Read the full revenues and dispatch outlook here.

Two-hour batteries achieve the highest returns, but falling Capex could change this

Longer-duration systems require a greater initial Capex investment, as most battery costs scale with energy capacity rather than rated power. We estimate that a two-hour system requires 70% more Capex than a one-hour system.

However, the increase in revenues from a two-hour system more than offsets this increase in Capex costs. Two-hour systems have the highest returns, with an average unlevered IRR of 11.2%.

These Capex figures have fallen by 30% in the last year, and we expect them to continue decreasing in the future. This reduction will be steepest for longer-duration batteries, as a higher proportion of total Capex is from cell costs—the component that falls the fastest.

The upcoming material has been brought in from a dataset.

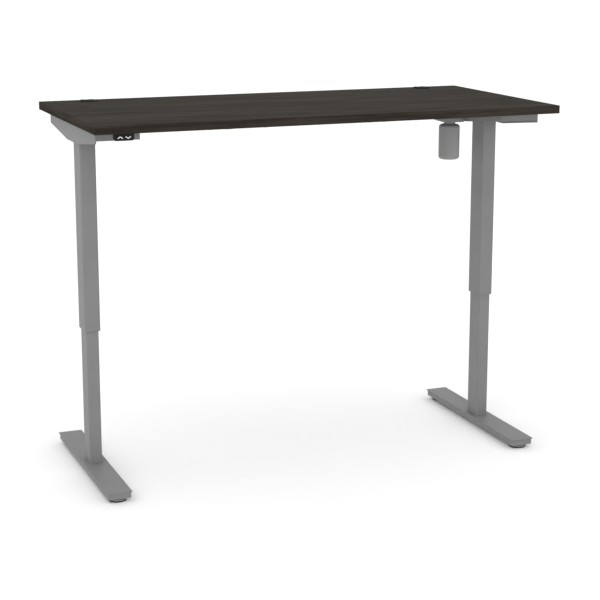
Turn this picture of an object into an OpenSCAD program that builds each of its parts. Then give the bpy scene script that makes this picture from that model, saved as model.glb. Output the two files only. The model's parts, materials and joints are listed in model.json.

IRR for different battery energy storage configurations

A 10% reduction in Capex for a four-hour battery would increase IRRs for these systems by 1.5%.

However, revenues need to increase from current levels for projects to be viable in the long term. Two-hour batteries need to generate revenues of between £74 and £85k/MW/year, compared to the 2024 average of £61k/MW/year.

Investors can use different contract structures to manage these revenue risks. Floors and tolls are agreements that guarantee revenues to varying degrees, although at a lower level than they would be in a typical merchant profit-share agreement.